The rule: every migration must be safe to apply before the corresponding application change is deployed.
VII – What Breaks First
Migration drift across environments. Production is on migration 47. Staging is on migration 43. A bug only reproducible on migration 44-47 cannot be debugged on staging. Staging and production must be on the same schema. Always. Automate the enforcement.
Missing index on a status check. A query filtering by status = 'active' without an index does a full table scan. At 100 rows, this is invisible. At 1 million rows, it's a P0. Add indexes when you add status columns, not when the incident happens.

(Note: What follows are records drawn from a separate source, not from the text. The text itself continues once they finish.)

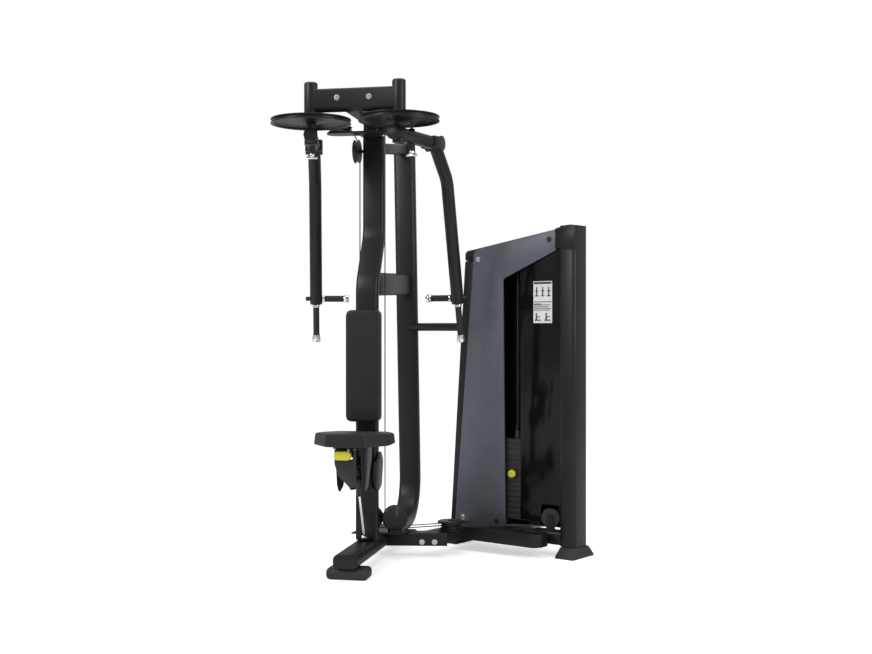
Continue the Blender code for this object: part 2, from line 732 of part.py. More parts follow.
GRIP_PROFILE_VERTICAL = [(0, 0), (0.016, 0), (0.016, -0.012), (0.0148, -0.014), (0.0148, -0.150)]
GRIP_PROFILE_VERTICAL += [(0.019, -0.166), (0.020, -0.178), (0.016, -0.1835), (0, -0.1835)]
GRIP_PROFILE_HORIZONTAL = [(0, 0.129), (0.012, 0.129), (0.0190, 0.124), (0.0190, 0.108), (0.0148, 0.102)]
GRIP_PROFILE_HORIZONTAL += [(0.0148, 0.012), (0.0175, 0.010), (0.0175, 0), (0, 0)]


def grips(axis, word, inward):
    slope = (HANDLE_R - 0.480) / (1.720 - ARM_END_Z)
    down = Vector((slope, 0, -1)).normalized()
    place = Vector((HANDLE_R, 0, ARM_END_Z)) + down * 0.0004
    solid = turned(GRIP_PROFILE_VERTICAL, place, -down, 16)
    node(f"{word}_vertical_grip", solid, "grip_rubber", axis)
    place = Vector((handle_x(1.1846), inward * (ARM_TUBE_RADIUS + 0.0006), 1.1846))
    solid = turned(GRIP_PROFILE_HORIZONTAL, place, (0, inward, 0), 16)
    node(f"{word}_horizontal_grip", solid, "grip_rubber", axis)


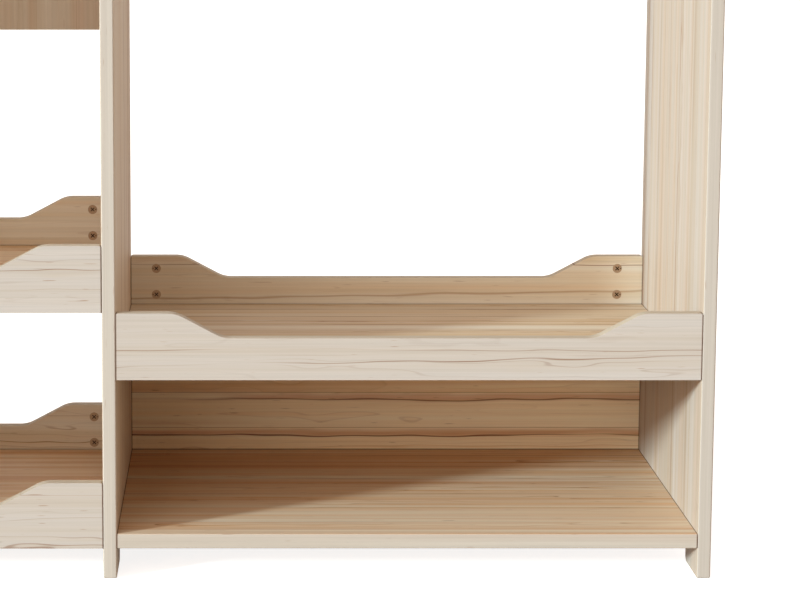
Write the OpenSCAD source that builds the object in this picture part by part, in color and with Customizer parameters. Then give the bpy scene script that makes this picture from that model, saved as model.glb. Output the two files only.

Ambiguous status fields. A status field with values like pending, processing, done, failed, error, cancelled, archived, and soft_deleted — where failed and error are subtly different in ways only one engineer knows. This is how bugs live for years. Enumerate the status values. Document the transitions. Add a database constraint.
Migration Runbook
- Review migration for blocking DDL operations
- Estimate table size and estimate migration runtime
- Apply to staging and measure actual runtime
- Deploy to production during low-traffic window if blocking
- Monitor replication lag and table lock metrics during apply
- Verify row counts and index usage after apply
- Update schema documentation
Rollback Decision Tree
Migration failed mid-apply?
→ Is the migration idempotent?
YES → Re-run the migration
NO → Assess partial state, roll forward manually
Application is crashing after deploy?
→ Roll back the application deployment
→ Migration stays applied
→ Fix the application to be compatible with new schema
Data corruption detected?
→ Stop writes immediately
→ Assess from audit log what changed and when
→ Restore from backup to point-in-time before migration
→ This is the nuclear option. Use it knowingly.
Schema discipline is not glamorous. It does not show up in a demo. It shows up at 2am when a migration has been running for 45 minutes and replication lag is climbing and you need to decide whether to kill it or let it finish.
Make those decisions before you need to make them.